DeLisa Fairweather, Ph.D., Mayo Clinic, Jacksonville, FL, USA


Background: Our preclinical animal and preliminary clinical data indicate that sex differences exist for a number of sera biomarkers of heart failure in myocarditis and acute dilated cardiomyopathy (DCM) patients. We have found that sex differences exist for sST2, vitamin D, vitamin D binding protein and interleukin-1 receptor antagonist, for example, that correlate to markers of heart failure like low ejection fraction and New York Heart Association (NYHA) class in a sex-specific manner.

Objectives/Methods: In this study we examined whether sex differences existed in 1) sera biomarkers that predict poor cardiac function/ heart failure and 2) whether sera biomarkers correlated to % ejection fraction, NYHA class, BNP/NT-proBNP and/or CRP by sex and age (i.e., menopause status in women using age 50 as a cut off) in men and women with myocarditis or acute DCM. We also examined these parameters in a mouse model of coxsackievirus-induced myocarditis/DCM.

Results: We have found that sex differences exist for all heart failure biomarkers that we have examined so far in the mouse model and in patients.
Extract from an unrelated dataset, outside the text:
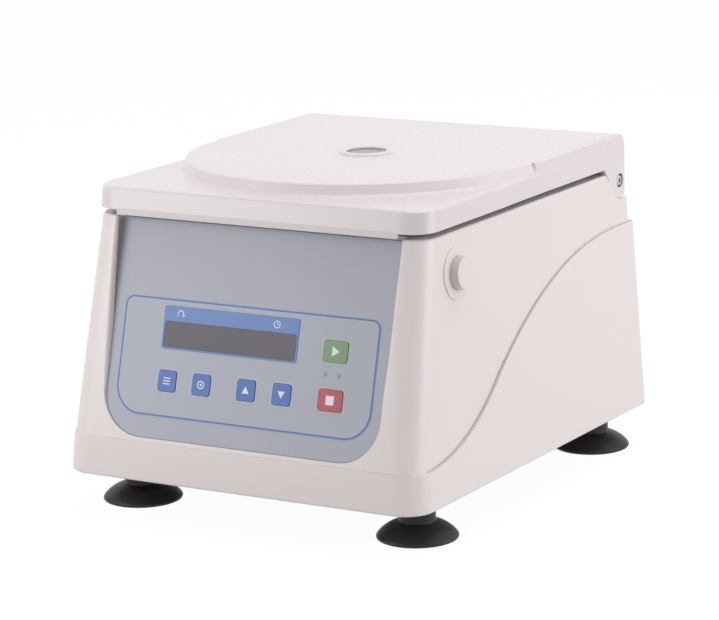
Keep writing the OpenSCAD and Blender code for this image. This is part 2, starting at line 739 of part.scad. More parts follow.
module lid_screws() color([0.7, 0.7, 0.72]) for (p = boss_xy) translate([p[0], p[1], 0]) {
    translate([0, 0, lid_z - 1.8]) cylinder(r = 3, h = 1.8);
    translate([0, 0, lid_z - 1]) cylinder(r = 1.5, h = 11);
}

module lid_striker() color([0.72, 0.72, 0.74]) difference() {
    union() {
        translate([-striker_t / 2, latch_y - 7, latch_z - 8])
            cube([striker_t, 14, lid_z - latch_z + 8]);
        translate([-9, latch_y - 7, lid_z - 1.5]) cube([18, 14, 1.5]);
    }
    translate([-5, latch_y, latch_z]) box_c(20, 2 * striker_hole, -striker_hole, striker_hole);
}

module hinge_bracket(s) color([0.55, 0.56, 0.58]) difference() {
    translate([s * (bracket_x + bracket_w / 2), 0, 0]) side_prism(bracket_w)
        intersection() {
            trough_2d(-shell_gap);
            union() {
                translate([hinge_y, hinge_z]) circle(r = bracket_r);
                translate([hinge_y - 11, hinge_z - 20]) square([22, 20]);
            }
        }
    translate([0, hinge_y, hinge_z]) rotate([0, s * 90, 0])
        cylinder(r = hinge_pin_r + run_gap, h = big);
}
module hinge_bracket_left() hinge_bracket(-1);
module hinge_bracket_right() hinge_bracket(1);

module hinge_screws() color([0.75, 0.75, 0.77]) for (s = [-1, 1])
    translate([s * bracket_x, hinge_y, hinge_z]) rotate([0, s * 90, 0]) difference() {
        union() {
            cylinder(r = hinge_pin_r, h = lid_hw - 3 + shell_gap - bracket_x);
            translate([0, 0, lid_hw - 3 + shell_gap - bracket_x])
                cylinder(r = hinge_head_r, h = 2);
        }
        translate([0, 0, lid_hw - bracket_x - 1.5]) cylinder(r = 2.2, h = 4, $fn = 6);
    }

module lock_bracket() color([0.6, 0.61, 0.63]) difference() {
    translate([solenoid_x - solenoid_l - 4, latch_y - solenoid_w / 2, deck_z - wall - 2])
        cube([solenoid_l + 26, solenoid_w, 2]);
    translate([0, latch_y, 0]) box_c(striker_t + 5, 40, deck_z - wall - 3, deck_z);
}

module lock_solenoid() color([0.25, 0.27, 0.3]) difference() {
    translate([solenoid_x - solenoid_l, latch_y - solenoid_w / 2, latch_z - 8])
        cube([solenoid_l, solenoid_w, deck_z - wall - 2 - latch_z + 8]);
    translate([-big / 2, latch_y, latch_z]) rotate([0, 90, 0])
        cylinder(r = bolt_r + run_gap, h = big);
}

module lock_bolt() color([0.75, 0.75, 0.77])
    translate([solenoid_x - solenoid_l - 12, latch_y, latch_z]) rotate([0, 90, 0]) {
        cylinder(r = bolt_r, h = solenoid_l - solenoid_x + 12 - 3);
        cylinder(r = 5, h = 2);
    }

module lid_button() color([0.78, 0.77, 0.78]) on_button() {
    translate([0, 0, -button_in]) cylinder(r = button_r, h = button_in + bezel_t
        + button_proud - 1);
    translate([0, 0, bezel_t + button_proud - 1]) cylinder(r1 = button_r,
        r2 = button_r - 1, h = 1);
    translate([0, 0, -stem_end]) cylinder(r = stem_r, h = stem_end - button_in + 0.5);
}

module button_bezel() color([0.84, 0.82, 0.83]) on_button() difference() {
    union() {
        cylinder(r1 = button_ring_r, r2 = button_ring_r - 0.8, h = bezel_t, $fn = 96);
        translate([0, 0, -16]) cylinder(r = button_r + 2.4, h = 16.5);
    }
    translate([0, 0, -14]) cylinder(r = button_r + run_gap, h = 30);
    translate([0, 0, -30]) cylinder(r = stem_r + run_gap, h = 30);
}

module button_switch() color([0.12, 0.12, 0.13]) on_button() {
    translate([0, 0, 0]) box_c(6, 20, -switch_z - switch_h, -switch_z);
    translate([0, 0, -switch_z]) cylinder(r = 2, h = 1.2);
}

module button_bracket() color([0.6, 0.61, 0.63]) on_button() {
    translate([-8, bracket_y, -switch_z - switch_h - bracket_t])
        cube([16, bracket_t, switch_z + switch_h + bracket_t - 0.1 - wall]);
    translate([-8, -12, -switch_z - switch_h - bracket_t])
        cube([16, bracket_y + bracket_t + 12, bracket_t]);
}

module chamber_bowl() color([0.75, 0.76, 0.78]) at_rotor(0) rotate_extrude($fn = 128)
    polygon(concat(
        [[shaft_r + 11, bowl_floor_z - bowl_t], [bowl_r - 12, bowl_floor_z - bowl_t]],
        arc(bowl_r - 12, bowl_floor_z + 12, 12 + bowl_t + eps, 270, 360, 8),
        [[bowl_r + bowl_t, deck_z - wall - 1.5],
            [bowl_r + bowl_t + bowl_flange, deck_z - wall - 1.5],
            [bowl_r + bowl_t + bowl_flange, deck_z - wall], [bowl_r, deck_z - wall]],
        arc(bowl_r - 12, bowl_floor_z + 12, 12, 360, 270, 8),
        [[shaft_r + 11, bowl_floor_z]]));

module bowl_screws() color([0.7, 0.7, 0.72]) for (a = [30 : 60 : 330])
    at_rotor(deck_z - wall - 3.5) rotate([0, 0, a]) translate([bowl_r + bowl_t + 3, 0, 0])
        cylinder(r = 2.5, h = 2);

module shaft_seal() color([0.1, 0.1, 0.11]) at_rotor(bowl_floor_z - bowl_t - 4) union() {
    ring(shaft_r + 14, shaft_r + 2.6, 4);
    translate([0, 0, 4]) ring(shaft_r + 10.7, shaft_r + 2.6, bowl_t + 1);
}

function mount_xy() = [for (a = [30 : 120 : 270])
    [mount_pcd_r * cos(a), rotor_y + mount_pcd_r * sin(a)]];

module motor_mounts() color([0.1, 0.1, 0.11]) for (p = mount_xy())
    translate([p[0], p[1], plate_top]) cylinder(r = mount_r, h = mount_h);

module motor_plate() color([0.62, 0.63, 0.65]) at_rotor(motor_plate_z)
    cylinder(r = mount_pcd_r + mount_r + 3, h = motor_plate_t);

module motor_case() color([0.3, 0.31, 0.33]) at_rotor(motor_z) difference() {
    cylinder(r = motor_r, h = motor_h);
    translate([0, 0, motor_wall]) cylinder(r = motor_r - motor_wall, h = motor_h
        - 2 * motor_wall);
    translate([0, 0, motor_wall]) cylinder(r = shaft_r + 2.5, h = motor_h);
}

module motor_stator() color([0.65, 0.4, 0.25])
    at_rotor(motor_z + motor_wall) ring(stator_out, stator_in, motor_h - 2 * motor_wall - 0.3);

module motor_magnets() color([0.35, 0.35, 0.37])
    at_rotor(motor_z + motor_wall + bearing_h + 2) ring(magnet_r, shaft_r + 2 + run_gap,
        motor_h - 2 * motor_wall - 2 * bearing_h - 4);

module motor_bearings() color([0.72, 0.72, 0.74]) for (z = [motor_z + motor_wall,
    motor_top - motor_wall - bearing_h])
        at_rotor(z) ring(bearing_r, shaft_r + 2 + run_gap, bearing_h);

module drive_shaft() color([0.75, 0.75, 0.77]) at_rotor(motor_z + motor_wall + 0.5) {
    cylinder(r = shaft_r + 2, h = shaft_shoulder_z - motor_z - motor_wall - 0.5);
    translate([0, 0, 1]) cylinder(r = shaft_r, h = hub_top_z + 10 - motor_z - motor_wall - 1.5);
}

module rotor_yoke() color([0.7, 0.71, 0.74]) at_rotor(0) difference() {
    union() {
        translate([0, 0, shaft_shoulder_z]) cylinder(r = hub_r, h = hub_top_z
            - shaft_shoulder_z);
        box_c(2 * hub_r, 2 * rail_out, pivot_z - 8, pivot_z + 2);
        for (s = [-1, 1]) translate([0, s * (rail_in + rail_out) / 2, 0])
            box_c(2 * rail_half, rail_t, pivot_z - 8, pivot_z + 8);
    }
    translate([0, 0, shaft_shoulder_z - 1]) cylinder(r = shaft_r + run_gap, h = 80);
    for (s = [-1, 1]) translate([s * arm_r, 0, pivot_z]) rotate([90, 0, 0])
        cylinder(r = carrier_pin_r + run_gap, h = big, center = true);
}

module rotor_nut() color([0.2, 0.2, 0.22]) at_rotor(hub_top_z) difference() {
    union() {
        cylinder(r = 11, h = 9);
        translate([0, 0, 9]) cylinder(r1 = 11, r2 = 8, h = 4);
    }
    translate([0, 0, -1]) cylinder(r = shaft_r + run_gap, h = 11.3);
}

module carrier_pins() color([0.75, 0.75, 0.77]) at_rotor(pivot_z)
    for (sx = [-1, 1]) for (sy = [-1, 1]) translate([sx * arm_r, sy * (rail_out
        + carrier_hl - carrier_t + 0.3) / 2, 0]) rotate([90, 0, 0])
            cylinder(r = carrier_pin_r, h = rail_out - carrier_hl + carrier_t - 0.3,
                center = true);

module plate_carrier(s) color([0.68, 0.7, 0.73]) at_rotor(pivot_z)
    translate([s * arm_r, 0, 0]) difference() {
        union() {
            box_c(2 * carrier_hw, 2 * carrier_hl, -carrier_drop, -carrier_drop + carrier_h);
            for (t = [-1, 1]) translate([0, t * (carrier_hl - carrier_t / 2), 0]) {
                box_c(24, carrier_t, -carrier_drop, 0);
                rotate([90, 0, 0]) cylinder(r = 12, h = carrier_t, center = true);
            }
        }
        box_c(pocket_w, pocket_l, -carrier_drop + carrier_t, 40);
        rotate([90, 0, 0]) cylinder(r = carrier_pin_r + run_gap, h = big, center = true);
        box_c(pocket_w - 24, pocket_l - 24, -carrier_drop - 1, 0);
    }
module plate_carrier_left() plate_carrier(-1);
module plate_carrier_right() plate_carrier(1);

module power_supply() color([0.7, 0.71, 0.72])
    translate([base_w / 2 - psu_in, base_d / 2 - psu_back, plate_top])
        cube([psu_w, psu_l, psu_h]);

module drive_board() color([0.16, 0.36, 0.24]) translate([board_x, board_y, plate_top + board_h]) {
    cube([board_w, board_l, board_t]);
    translate([10, 12, board_t]) cube([30, 40, 14]);
    translate([14, 70, board_t]) cylinder(r = 9, h = 22);
}

module rear_plate() color([0.3, 0.31, 0.33]) on_rear(inlet_x - switch_pitch / 2) difference() {
    translate([-rear_open_w / 2 - 6, -rear_open_h / 2 - 4, -low_wall - plate_t])
        cube([rear_open_w + 12, rear_open_h + 8, plate_t]);
    translate([-switch_pitch / 2, 0, 0]) box_c(29, 21, -10, 5);
    translate([switch_pitch / 2, 0, 0]) box_c(15, 23, -10, 5);
}

module mains_inlet() color([0.1, 0.1, 0.11]) on_rear(inlet_x) {
    difference() {
        union() {
            box_c(46, 28, -low_wall, -0.8);
            box_c(28.4, 20.4, -24, -low_wall);
        }
        box_c(24.4, 16.4, -19, 5);
    }
    for (x = [-7, 0, 7]) translate([x, x == 0 ? 2 : -2, 0]) box_c(2, 4.5, -19.5, -4);
}

module mains_switch() color([0.1, 0.1, 0.11]) on_rear(inlet_x - switch_pitch) difference() {
    union() {
        box_c(20, 28, -low_wall, -0.8);
        box_c(14.4, 22.4, -18, -low_wall);
    }
    box_c(10.4, 18.4, -16, 5);
    translate([0, 0, rocker_z]) rotate([0, 90, 0])
        cylinder(r = 1.5 + run_gap, h = 13.2, center = true);
}

// Rocker on its own pivot pins; it lies tilted to its off side
module mains_rocker() color([0.13, 0.13, 0.14]) on_rear(inlet_x - switch_pitch)
    translate([0, 0, rocker_z]) rotate([rocker_tilt, 0, 0]) {
        intersection() {
            rotate([0, 90, 0]) cylinder(r = rocker_r, h = 9.8, center = true);
            box_c(20, 30, -6, 4.5);
        }
        rotate([0, 90, 0]) cylinder(r = 1.5, h = 13, center = true);
    }

lower_housing();
upper_housing();
base_plate();
foot_front_left();
foot_front_right();
foot_rear_left();
foot_rear_right();
foot_bolts();
front_panel();
keypad_overlay();
display_frame();
display_window();
display_module();
keypad_board();
status_lamps();
key_1();
key_2();
key_up();
key_down();
key_start();
key_stop();
control_board();
lid_shell();
lid_liner();
lid_gasket();
port_ring();
port_lens();
lid_screws();
lid_striker();
hinge_bracket_left();
hinge_bracket_right();
hinge_screws();
lock_bracket();
lock_solenoid();
lock_bolt();
lid_button();
button_bezel();
button_switch();
button_bracket();
chamber_bowl();
bowl_screws();
shaft_seal();
motor_mounts();
motor_plate();
motor_case();
motor_stator();
motor_magnets();
motor_bearings();
drive_shaft();
rotor_yoke();
rotor_nut();
carrier_pins();
plate_carrier_left();
plate_carrier_right();
power_supply();
drive_board();
rear_plate();
mains_inlet();
mains_switch();
mains_rocker();
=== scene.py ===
# %% [markdown]
# A benchtop microplate centrifuge, dressed for the camera.
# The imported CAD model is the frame: it says where every piece is and how it moves.
# Everything here is written in millimetres and turned to metres when a mesh is made.

# %% Load the frame
import json
import math

import bmesh
import bpy
from mathutils import Matrix, Vector


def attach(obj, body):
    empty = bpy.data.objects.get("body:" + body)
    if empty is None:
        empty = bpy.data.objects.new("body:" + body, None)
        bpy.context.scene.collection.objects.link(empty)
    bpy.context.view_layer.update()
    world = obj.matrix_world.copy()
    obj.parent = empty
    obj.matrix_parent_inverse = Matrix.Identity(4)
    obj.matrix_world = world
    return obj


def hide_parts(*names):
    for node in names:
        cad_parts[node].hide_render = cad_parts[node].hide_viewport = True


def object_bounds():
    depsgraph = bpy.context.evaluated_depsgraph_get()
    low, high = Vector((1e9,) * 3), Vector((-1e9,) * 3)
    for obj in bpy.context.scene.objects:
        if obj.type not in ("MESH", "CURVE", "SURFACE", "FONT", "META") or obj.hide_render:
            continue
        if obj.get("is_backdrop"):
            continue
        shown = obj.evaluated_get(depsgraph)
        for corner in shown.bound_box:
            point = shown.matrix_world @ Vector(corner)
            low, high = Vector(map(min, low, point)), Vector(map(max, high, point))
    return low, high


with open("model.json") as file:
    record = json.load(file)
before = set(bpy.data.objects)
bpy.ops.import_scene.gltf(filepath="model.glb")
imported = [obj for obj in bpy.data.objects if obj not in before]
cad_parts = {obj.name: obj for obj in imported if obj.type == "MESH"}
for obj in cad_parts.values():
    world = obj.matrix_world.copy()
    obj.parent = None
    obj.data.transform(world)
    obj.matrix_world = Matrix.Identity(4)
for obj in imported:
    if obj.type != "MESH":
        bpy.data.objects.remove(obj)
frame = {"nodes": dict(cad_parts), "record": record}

cad_low, cad_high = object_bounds()
MM = 0.001
SCENE = bpy.context.scene
NODE_SLOT = {row["node"]: row["material_slot"] for row in frame["record"]["subparts"]}
NODE_BODY = {n: body for body, names in frame["record"]["behaviour"]["bodies"].items() for n in names}

# %% [markdown]
# The sizes below are the ones the CAD part uses. The case leans in on every side, so its half
# width and the places of its front and rear are small functions of the height z.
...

For sST2, only men drove the association of sST2 and NYHA class, with women’s levels of sST2 below those of men. A similar result was observed in the mouse model with higher levels of sST2 correlating to low ejection fraction in mice with myocarditis. Interestingly, sera sST2 levels were increased past age 50 in both men and women. In contrast, circulating vitamin D levels display sex differences but an inverse relationship exists for vitamin D compared to % ejection fraction or NHYA class in men and women or male and female mice with myocarditis.

Conclusions: These findings highlight the critical importance of examining biomarkers of heart failure in the context of sex and age as we adopt a more personalized medicine approach to healthcare.